Желтовато-серый откос уходил вниз ровнёхоньким срезом, словно кусок пирога оттяпали, только, наверное, таких гигантских пирогов не готовила даже мать великанов в Вечную ночь. Скала тянулась и тянулась вниз: в пяти шагах от края видно только кипящие на прибрежных камнях волны, и тонюсенькая, с ниточку, полоска каменистого пляжа. Хотя на самом деле она была широкой, просто со скалы не видно, а подойти ближе Тиль не решалась. Нет, упасть она не боялась, но стоять на краю такой верхотуры как-то неправильно, не должно здесь быть людей. Их право лишь с галёрки наблюдать.
Вот тучам, серым, но изумительно разноцветным — густо-фиолетовым, жёлтым с едва заметным пурпуром, сиреневым — висящим рваным полотнищем над морем и скалами, тут самое место. И чёрному росчерку альбатроса, беснующегося в туманной дымке над катящимися валами. И шквалистому, порывистому ветру, то замирающему до оглушительной тишины, то дышащему так, что глаза приходилось щурить, рукой придерживая шляпку с впивающейся в горло лентой. Вот этому всему тут точно было и место и время, а человеку нет, не было.

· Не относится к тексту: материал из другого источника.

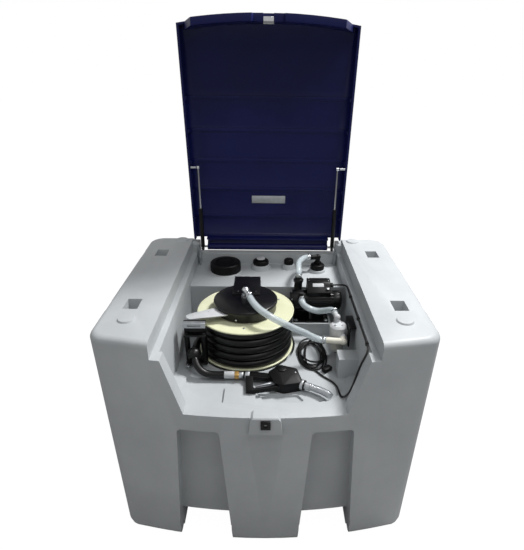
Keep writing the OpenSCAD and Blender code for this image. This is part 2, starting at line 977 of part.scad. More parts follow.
module cable_clips() {
    color("#1b1c1e")
        for (y = [-36, -206, -366])
            difference() {
                translate([inner_w / 2 - 9.5, y - 6, 845])
                    cube([9.5, 12, 11]);
                translate([327, y - 7, 851])
                    rotate([-90, 0, 0])
                        cylinder(r = cable_r + 0.3, h = 14);
            }
}

// Latch

module latch_striker() {
    color("#3a3f33") {
        y0 = bow_y(0) - boss_out;
        difference() {
            translate([-16, y0 - 6, 622])
                cube([32, 6, 34]);
            translate([0, y0 - 7, 639])
                rotate([-90, 0, 0])
                    cylinder(r = 6, h = 8);
        }
    }
}

// Lid, drawn closed and then turned open about its hinge

module lid_at_rest() {
    translate([0, hinge_y, hinge_z])
        rotate([-lid_open, 0, 0])
            translate([0, -hinge_y, -hinge_z])
                children();
}

lid_back_y = hinge_y - 41;
lid_top_z = rim_z + lid_h;

// side view of the lid's box, moved in by i
function lid_side(i) = concat(
    [[lid_back_y - i, rim_z - (i > 0 ? 20 : 0)], [lid_back_y - i, lid_top_z - 14 - i],
        [lid_back_y - 16 - i * 0.5, lid_top_z - 2 - i]],
    [for (k = [1:11]) let (t = k / 12) [lid_back_y - 16 + (front_y - 20 - lid_back_y + 16) * t,
        lid_top_z - i + lid_crown * sin(180 * t)]],
    [[front_y - 36 + i, lid_top_z - 6 - i], [front_y - 60 + i, lid_top_z - 26 - i * 0.5],
        [front_y - 62 + i, rim_z - (i > 0 ? 20 : 0)]]);

// front view, moved in by i
function lid_front(i) = [[-lid_hw + i, rim_z - (i > 0 ? 30 : 0)], [lid_hw - i, rim_z - (i > 0 ? 30 : 0)],
    [lid_hw - 3 - i, lid_top_z - 16 - i * 0.5], [lid_hw - 16 - i * 0.5, lid_top_z + 4 - i],
    [lid_hw - 60, lid_top_z + 30 - i], [-lid_hw + 60, lid_top_z + 30 - i],
    [-lid_hw + 16 + i * 0.5, lid_top_z + 4 - i], [-lid_hw + 3 + i, lid_top_z - 16 - i * 0.5]];

// plan view, moved in by i
module lid_plan(i) {
    polygon(concat(bow_line(-lid_hw + i, lid_hw - i, 14, 4 - i),
        [[lid_hw - i, lid_back_y - i], [-lid_hw + i, lid_back_y - i]]));
}

module lid_form(i) {
    intersection() {
        along_x(-lid_hw - 1, lid_hw + 1)
            polygon(lid_side(i));
        along_y(front_y - 100, back_y)
            polygon(lid_front(i));
        translate([0, 0, rim_z - 40])
            linear_extrude(200)
                lid_plan(i);
    }
}

// front flap that closes the notch, with lid_gap all round
module flap() {
    low = lip_z + lid_gap;
    slope = (notch_top_w - notch_low_w) / 2 / (ledge_z - lip_z);
    hw_low = notch_low_w / 2 - lid_gap + slope * lid_gap;
    hw_top = hw_low + slope * (lid_top_z - 20 - low);
    intersection() {
        along_y(front_y - 100, front_y + 40)
            polygon([[-hw_low, low], [hw_low, low], [hw_top, lid_top_z - 20], [-hw_top, lid_top_z - 20]]);
        linear_extrude(big)
            polygon(concat(bow_line(-lid_hw, lid_hw, 14, 2), bow_line(lid_hw, -lid_hw, 14, 2 - flap_t)));
    }
}

tongue_hw = 286;

module hinge_tongue() {
    difference() {
        along_x(-tongue_hw, tongue_hw) {
            polygon([[lid_back_y - 12, lid_top_z - 22], [lid_back_y - 12, lid_top_z - 6],
                [lid_back_y + 8, lid_top_z - 6], [hinge_y + 6, hinge_z + barrel_r + 8],
                [hinge_y + barrel_r, hinge_z], [hinge_y - 8, hinge_z]]);
            translate([hinge_y, hinge_z])
                circle(r = barrel_r);
        }
        mirrored()
            translate([tongue_hw - 40, hinge_y, hinge_z])
                rotate([0, 90, 0])
                    cylinder(r = pin_r + bore_gap, h = 41);
    }
}

latch_hw = 18;
pocket_z = 680;
rib_y = -221;
rib_pitch = 126;
rib_w = 14;

module lid_shell() {
    color("#1c2350")
        lid_at_rest()
            difference() {
                union() {
                    difference() {
                        lid_form(0);
                        lid_form(lid_wall);
                    }
                    // shallow cross ribs inside the panel
                    intersection() {
                        difference() {
                            lid_form(lid_wall - 1);
                            lid_form(lid_wall + 5);
                        }
                        for (k = [0:4])
                            translate([-lid_hw, rib_y - rib_w / 2 + rib_pitch * k, rim_z + 10])
                                cube([2 * lid_hw, rib_w, 90]);
                    }
                    flap();
                    hinge_tongue();
                }
                // pocket in the flap, and above it the seat of the latch
                along_y(front_y - 80, front_wall_y)
                    polygon([[-60, lip_z], [60, lip_z], [50, pocket_z], [latch_hw + 0.3, pocket_z],
                        [latch_hw + 0.3, pocket_z + 24], [-latch_hw - 0.3, pocket_z + 24],
                        [-latch_hw - 0.3, pocket_z], [-50, pocket_z]]);
                // notches in the back wall for the gas struts
                mirrored()
                    translate([286, lid_back_y - 30, rim_z - 1])
                        cube([lid_hw - lid_wall - 286, 60, 39]);
            }
}

module lid_plaque() {
    color("#a9adb0")
        lid_at_rest()
            translate([3, hinge_y - 218, lid_top_z + 1.54])
                rotate([-3.4, 0, 0])
                    cube([154, 34, 3], center = true);
}

module lid_latch() {
    color("#c7cacd")
        lid_at_rest() {
            translate([-latch_hw, bow_y(0) + 8, pocket_z + 1])
                cube([2 * latch_hw, 22, 20]);
        }
}

// Gas struts: a ball on the body, a cylinder that swings on it, a rod in the cylinder

strut_x = 303;
strut_low = [385, 880];
strut_high = [400, 1248];
strut_len = norm(strut_high - strut_low);
strut_tilt = atan2(strut_high[0] - strut_low[0], strut_high[1] - strut_low[1]);
strut_body_l = 190;
strut_body_r = 9;
strut_rod_r = 4;

module strut_frame() {
    translate([strut_x, strut_low[0], strut_low[1]])
        rotate([-strut_tilt, 0, 0])
            children();
}

module strut_cylinder() {
    color("#17181a")
        strut_frame() {
            difference() {
                union() {
                    translate([0, 0, 12])
                        cylinder(r = strut_body_r, h = strut_body_l - 12);
                    rod([-5, 0, 0], [5, 0, 0], 9);
                    translate([-4, -5, 0])
                        cube([8, 10, 14]);
                }
                rod([-8, 0, 0], [8, 0, 0], 4.08);
                translate([0, 0, 60])
                    cylinder(r = strut_rod_r + bore_gap, h = strut_body_l);
            }
        }
}

module strut_rod() {
    color("#cfd2d6")
        strut_frame() {
            difference() {
                union() {
                    translate([0, 0, 110])
                        cylinder(r = strut_rod_r, h = strut_len - 110);
                    translate([0, 0, strut_len])
                        rod([-5, 0, 0], [5, 0, 0], 9);
                }
                translate([0, 0, strut_len])
                    rod([-8, 0, 0], [8, 0, 0], 4.5);
            }
        }
}

module strut_anchors() {
    color("#55585c")
        mirrored() {
            rod([strut_x - 7, strut_low[0], strut_low[1]],
                [gap_w / 2 - post_w - 0.3, strut_low[0], strut_low[1]], 4);
            translate([gap_w / 2 - post_w - 8, strut_low[0] - 14, shelf_z])
                cube([7.7, 28, strut_low[1] - shelf_z + 9]);
        }
}

module lid_studs() {
    color("#55585c")
        mirrored()
            rod([strut_x + 10, strut_high[0], strut_high[1]], [lid_hw - lid_wall - 2, strut_high[0],
                strut_high[1]], 6);
}

tank_body();
hinge_pins();
filler_cap();
vent_cap();
gauge_cap();
suction_cap();
suction_elbow();
suction_hose();
pump_base();
pump_head();
pump_motor();
pump_terminal_box();
transfer_hose();
filter_head();
filter_bowl();
filter_bracket();
feed_elbow();
feed_hose();
reel_stand();
reel_housing();
reel_bracket();
reel_swivel();
reel_drum();
wound_hose();
guide_arm();
guide_frame();
guide_rollers();
hose_stopper();
delivery_hose();
hose_ferrule();
nozzle_body();
nozzle_trigger();
nozzle_spout();
cable_clips();
power_cable();
cable_coil();
cable_connector();
latch_striker();
strut_anchors();
lid_shell();
lid_plaque();
lid_latch();
lid_studs();
mirror([1, 0, 0]) strut_cylinder();  // strut_cylinder_left
mirror([1, 0, 0]) strut_rod();  // strut_rod_left
strut_cylinder();  // strut_cylinder_right
strut_rod();  // strut_rod_right
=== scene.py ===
"""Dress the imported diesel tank: camera, cords, moulded shells, hoses, small fittings and finishes."""
import json
import math

import bpy
from mathutils import Matrix, Vector


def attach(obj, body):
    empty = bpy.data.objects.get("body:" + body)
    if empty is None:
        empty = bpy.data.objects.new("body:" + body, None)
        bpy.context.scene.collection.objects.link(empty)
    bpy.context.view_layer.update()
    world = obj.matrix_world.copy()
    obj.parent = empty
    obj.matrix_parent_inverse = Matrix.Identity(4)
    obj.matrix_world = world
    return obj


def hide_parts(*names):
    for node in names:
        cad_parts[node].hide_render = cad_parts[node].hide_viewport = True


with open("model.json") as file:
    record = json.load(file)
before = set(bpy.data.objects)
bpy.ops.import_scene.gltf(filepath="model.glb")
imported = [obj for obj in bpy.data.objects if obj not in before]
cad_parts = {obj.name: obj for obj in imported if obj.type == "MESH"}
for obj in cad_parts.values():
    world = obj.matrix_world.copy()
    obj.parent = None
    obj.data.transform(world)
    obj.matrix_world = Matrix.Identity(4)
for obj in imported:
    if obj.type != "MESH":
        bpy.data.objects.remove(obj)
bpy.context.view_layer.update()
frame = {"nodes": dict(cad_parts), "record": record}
nodes = frame["nodes"]
scene = bpy.context.scene
MM = 0.001


# Camera, at the photograph's place

EYE = Vector((0.00674, -1.5437, 1.63887))
YAW = math.radians(1.014)
PITCH = math.radians(28.6561)
ROLL = math.radians(0.9024)


def add_camera():
    ahead = Vector((math.sin(YAW) * math.cos(PITCH), math.cos(YAW) * math.cos(PITCH), -math.sin(PITCH)))
    level = Vector((math.cos(YAW), -math.sin(YAW), 0))
    down = ahead.cross(level)
    right = level * math.cos(ROLL) - down * math.sin(ROLL)
    below = level * math.sin(ROLL) + down * math.cos(ROLL)
    data = bpy.data.cameras.new("camera")
    data.sensor_fit = "HORIZONTAL"
    data.sensor_width = 36
    data.lens = 29.916
    data.shift_x = -0.0255
    data.shift_y = 0.0552
    data.clip_start = 0.05
    camera = bpy.data.objects.new("camera", data)
    scene.collection.objects.link(camera)
    turn = Matrix((right, -below, -ahead)).transposed()
    camera.matrix_world = Matrix.Translation(EYE) @ turn.to_4x4()
    scene.camera = camera


add_camera()
scene.view_settings.view_transform = "Standard"


# Materials

def paint(code):
    """An sRGB hex colour as the linear values that Blender's sockets take."""
    parts = [int(code[i:i + 2], 16) / 255 for i in (1, 3, 5)]
    return tuple(p / 12.92 if p <= 0.04045 else ((p + 0.055) / 1.055) ** 2.4 for p in parts) + (1,)


def add(tree, kind, links=None, **settings):
    """A node with its settings, and its inputs linked or set."""
    made = tree.nodes.new("ShaderNode" + kind)
    for name, value in settings.items():
        setattr(made, name, value)
    for name, value in (links or {}).items():
        if isinstance(value, bpy.types.NodeSocket):
            tree.links.new(value, made.inputs[name])
        else:
            made.inputs[name].default_value = value
    return made


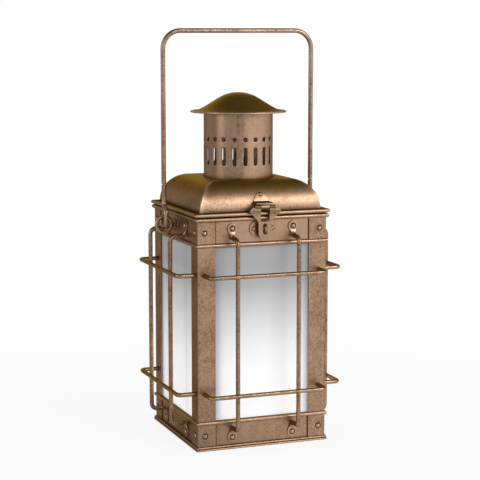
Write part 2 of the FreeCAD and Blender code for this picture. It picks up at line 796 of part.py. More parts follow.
def make_hinge():
    y = hinge_y
    z = z_hinge
    pin = hinge_pin / 2
    bore = pin + pin_clearance
    pitch = hinge_width / hinge_knuckles
    all_spans = []
    for index in range(hinge_knuckles):
        left = -hinge_width / 2 + index * pitch
        all_spans.append((left + knuckle_gap / 2, left + pitch - knuckle_gap / 2))
    lower = band_half + leaf_sheet / 2
    foot = [(lower, z_hinge_rivet - case_leaf_below), (lower, z_hinge_rivet + case_leaf_above),
            (y, z_rim - case_leaf_shoulder), (y, z)]
    case_leaf = bent_strip(foot, leaf_sheet, hinge_width / 2)
    case_leaf = leaf_with_knuckles(case_leaf, all_spans[0::2], all_spans, y, z, hinge_barrel, pin)
    roof_leaf = bent_strip(roof_leaf_line(1, y, z), leaf_sheet, hinge_width / 2)
    roof_leaf = leaf_with_knuckles(roof_leaf, all_spans[1::2], all_spans, y, z, hinge_barrel, bore)
    rivets_case = []
    rivets_roof = []
    for side in (-1, 1):
        x = side * hinge_rivet_spacing / 2
        seat = V(x, band_half + leaf_sheet, z_hinge_rivet)
        case_leaf = case_leaf.cut(rivet_hole(seat, Y_AXIS, leaf_sheet))
        rivets_case.append(rivet(seat, Y_AXIS, leaf_sheet + sheet))
        seat, outward = roof_rivet_place(1)
        seat = seat + outward * leaf_stack + V(x, 0, 0)
        roof_leaf = roof_leaf.cut(rivet_hole(seat, outward, leaf_stack))
        rivets_roof.append(rivet(seat, outward, leaf_stack + sheet + curved_seat))
    parts["hinge_case_leaf"] = case_leaf
    parts["hinge_roof_leaf"] = roof_leaf
    parts["hinge_case_rivets"] = Part.makeCompound(rivets_case)
    parts["hinge_roof_rivets"] = Part.makeCompound(rivets_roof)
    shank = cylinder(pin, V(-hinge_width / 2, y, z), X_AXIS, hinge_width)
    heads = [cylinder(hinge_barrel / 2, V(x, y, z), X_AXIS, hinge_pin_head)
             for x in (-hinge_width / 2 - hinge_pin_head, hinge_width / 2)]
    parts["hinge_pin"] = joined([shank] + heads)


# ---- hasp ---------------------------------------------------------------------------------------

def make_hasp():
    y = hasp_y
    z = z_hasp
    pin = hasp_pin / 2
    bore = pin + pin_clearance
    edge = hasp_knuckle_width / 2
    middle = hasp_centre_knuckle / 2
    spans = [(-edge, -middle - knuckle_gap), (-middle, middle), (middle + knuckle_gap, edge)]

    upper = bent_strip(roof_leaf_line(-1, y, z), leaf_sheet, upper_leaf_half)
    top = z_roof + roof_rivet_height
    low = z + hasp_barrel / 2 + upper_leaf_gap
    right = [(x, top + rise) for x, rise in reversed(upper_leaf_tip)]
    right += [(upper_leaf_half, low), (middle, low), (middle, z - hasp_barrel)]
    triangle = [(-x, level) for x, level in reversed(right)] + right
    upper = upper.common(outline_prism(triangle, y - 10, 0))
    upper = leaf_with_knuckles(upper, spans[1:2], spans, y, z, hasp_barrel, pin)
    seat, outward = roof_rivet_place(-1)
    seat = seat + outward * leaf_stack
    parts["hasp_upper_leaf"] = upper.cut(rivet_hole(seat, outward, leaf_stack))
    parts["hasp_roof_rivet"] = rivet(seat, outward, leaf_stack + sheet + curved_seat)

    line = [(y, z), (y - hasp_crank, z - hasp_crank_drop), (y, z - hasp_crank_end),
            (y, z - hasp_drop)]
    strip = bent_strip(line, hasp_sheet, hasp_shoulder_half)
    shoulder = hasp_shoulder_half
    tongue = hasp_tongue_half
    rounding = z - hasp_drop + tongue
    outline = [(-edge, z + hasp_sheet), (-edge - hasp_shoulder_reach, z - hasp_shoulder_top),
               (-shoulder, z - hasp_shoulder_drop), (-tongue - hasp_waist_reach, z - hasp_waist_drop),
               (-tongue, z - hasp_tongue_drop), (-tongue, rounding)]
    corners = len(outline)
    for step in range(1, hasp_round_steps):
        angle = math.pi * step / hasp_round_steps
        outline.append((-tongue * math.cos(angle), rounding - tongue * math.sin(angle)))
    outline += [(-x, level) for x, level in reversed(outline[:corners])]
    leaf = strip.common(outline_prism(outline, y - 5, y + 5))
    window = box(-hasp_window_half, hasp_window_half, y - 5, y + 5, z - hasp_window_bottom, z + 3)
    slot_low = z - hasp_slot_bottom + hasp_slot_half
    slot_high = z - hasp_slot_top - hasp_slot_half
    slot_ends = [cylinder(hasp_slot_half, V(0, y - 5, level), Y_AXIS, 10) for level in (slot_low, slot_high)]
    slot = joined([box(-hasp_slot_half, hasp_slot_half, y - 5, y + 5, slot_low, slot_high)] + slot_ends)
    leaf = leaf.cut(window).cut(slot)
    leaf = leaf_with_knuckles(leaf, spans[0::2], spans, y, z, hasp_barrel, bore)
    parts["hasp_leaf"] = leaf
    parts["hasp_pin"] = cylinder(pin, V(-edge, y, z), X_AXIS, 2 * edge)

    face = -band_half
    back = face - staple_plate_thickness
    round_end = staple_plate_height / 2
    straight = staple_plate_half - round_end
    plate = box(-straight, straight, back, face, z_staple - round_end, z_staple + round_end)
    ends = [cylinder(round_end, V(x, face, z_staple), V(0, -1, 0), staple_plate_thickness)
            for x in (-straight, straight)]
    plate = joined([plate] + ends)
    rivets = []
    for side in (-1, 1):
        seat = V(side * staple_rivet_offset, back, z_staple)
        plate = plate.cut(rivet_hole(seat, V(0, -1, 0), staple_plate_thickness))
        rivets.append(rivet(seat, V(0, -1, 0), staple_plate_thickness + sheet))
    rise = staple_rise / 2 - staple_wire / 2
    tip = back - staple_reach + staple_wire / 2
    path = [V(0, back, z_staple - rise), V(0, tip, z_staple - rise),
            V(0, tip, z_staple + rise), V(0, back, z_staple + rise)]
    bend = rise * staple_bend_share
    parts["staple"] = bent_wire(path, [bend, bend], staple_wire)
    parts["staple_plate"] = plate
    parts["staple_rivets"] = Part.makeCompound(rivets)


# ---- candle -------------------------------------------------------------------------------------

def make_candle():
    z0 = foot_height + pan_sheet
    foot = saucer_radius - saucer_flare
    inner_foot = foot - pan_sheet * (1 - saucer_flare / saucer_height)
    saucer = [(0, 0), (foot, 0), (saucer_radius, saucer_height),
              (saucer_radius - pan_sheet, saucer_height), (inner_foot, pan_sheet), (0, pan_sheet)]
    parts["candle_saucer"] = revolved(saucer, V(0, 0, z0), Z_AXIS)
    z_cup = z0 + pan_sheet
    cup = cylinder(cup_radius, V(0, 0, z_cup), Z_AXIS, cup_height)
    bore = cylinder(cup_radius - cup_sheet, V(0, 0, z_cup + cup_sheet), Z_AXIS, cup_height)
    parts["candle_cup"] = cup.cut(bore)
    radius = cup_radius - cup_sheet - candle_clearance
    z_candle = z_cup + cup_sheet
    body = cylinder(radius, V(0, 0, z_candle), Z_AXIS, candle_height)
    crown = Part.makeCone(radius, radius - candle_crown, candle_crown,
                          V(0, 0, z_candle + candle_height), Z_AXIS)
    top = z_candle + candle_height + candle_crown
    wick = cylinder(wick_radius, V(0, 0, top - wick_buried), Z_AXIS, wick_buried + wick_length)
    parts["candle"] = joined([body, crown]).cut(wick)
    parts["candle_wick"] = wick


make_case()
make_glass()
make_cage()
make_rivets()
make_eye_bolts()
make_handle()
make_roof()
make_chimney()
make_cap()
make_cap_brackets()
make_hinge()
make_hasp()
make_candle()

os.makedirs("parts", exist_ok=True)
for name, shape in parts.items():
    shape.exportStep("parts/" + name + ".step")
    print(name, len(shape.Solids), round(shape.Volume, 1), shape.isValid())
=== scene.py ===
import json
import math

import bmesh
import bpy
import numpy as np
from bpy.props import FloatProperty, FloatVectorProperty, PointerProperty
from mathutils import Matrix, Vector


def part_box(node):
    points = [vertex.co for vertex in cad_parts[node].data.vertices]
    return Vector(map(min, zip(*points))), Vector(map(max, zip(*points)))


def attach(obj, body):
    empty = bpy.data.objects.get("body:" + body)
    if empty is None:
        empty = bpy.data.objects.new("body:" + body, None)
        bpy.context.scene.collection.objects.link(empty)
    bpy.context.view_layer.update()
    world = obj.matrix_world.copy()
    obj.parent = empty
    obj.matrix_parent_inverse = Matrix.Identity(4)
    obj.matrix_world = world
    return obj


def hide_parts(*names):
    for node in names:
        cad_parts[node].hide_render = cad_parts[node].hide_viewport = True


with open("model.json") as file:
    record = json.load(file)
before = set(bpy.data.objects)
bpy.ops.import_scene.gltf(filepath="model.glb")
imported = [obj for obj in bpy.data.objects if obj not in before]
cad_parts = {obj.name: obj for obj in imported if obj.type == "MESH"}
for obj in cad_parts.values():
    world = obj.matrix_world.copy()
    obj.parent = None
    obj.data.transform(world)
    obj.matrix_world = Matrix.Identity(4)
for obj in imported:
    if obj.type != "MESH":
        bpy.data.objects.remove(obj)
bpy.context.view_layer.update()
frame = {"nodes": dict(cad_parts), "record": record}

# The looks of a square candle lantern in aged copper: wires, sheet, rivets and frosted glass built
# around the working model. Metres, +Z up, the front faces -Y.

bl_info = {
    "name": "Candle lantern",
    "version": (1, 0, 0),
    "blender": (4, 5, 0),
    "location": "View3D > Sidebar > Lantern",
    "description": "Builds the pieces and finishes of a square copper candle lantern",
    "category": "Add Mesh",
}

MM = 0.001
SIDES = ("front", "right", "back", "left")
CORNERS = ("front_left", "front_right", "back_right", "back_left")
SLOT_OF = {row["node"]: row["material_slot"] for row in frame["record"]["subparts"]}


def low_of(node):
    return np.array(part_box(node)[0])


def high_of(node):
    return np.array(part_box(node)[1])


# ---- sizes and colours a user would change -------------------------------------------------------

def length(name, description, default):
    return FloatProperty(name=name, description=description, default=default, unit="LENGTH")


def colour(name, description, default):
    return FloatVectorProperty(name=name, description=description, default=default,
                               subtype="COLOR", size=3, min=0.0, max=1.0)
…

Мягкая ткань приятной тяжестью легла на плечи, укутала теплом, пахнув каминным дымом. Тиль искоса глянула на подошедшего кузена, поправила клетчатый плед, который Карт накинул.
— Ветер холодный, простудишься, — равнодушно пояснил Крайт.
Он стоял, сцепив руки за спиной, глядя то ли на волны, то ли на небо, не понять — полукруглая тень от козырька форменной фуражки не давала лицо увидеть, но на родственницу Карт не смотрел точно. И кусачая досада на бесцеремонно разрушенное тревожное уединение пропала, зато появилось чувство, сильно смахивающее на благодарность.
Ведь, в сущности, заботилась о Тиль только мама: одеяло подтыкала, вот так же плед приносила, когда дочь в саду засиживалась. Дядюшка, конечно, ни в чём не отказывал и подарки дарил, но это не то. Даже воспитательница, велящая переобуть промокшие ботинки, тоже не то. А вот без того самого жить не то чтобы невозможно, но как-то неполно, что ли?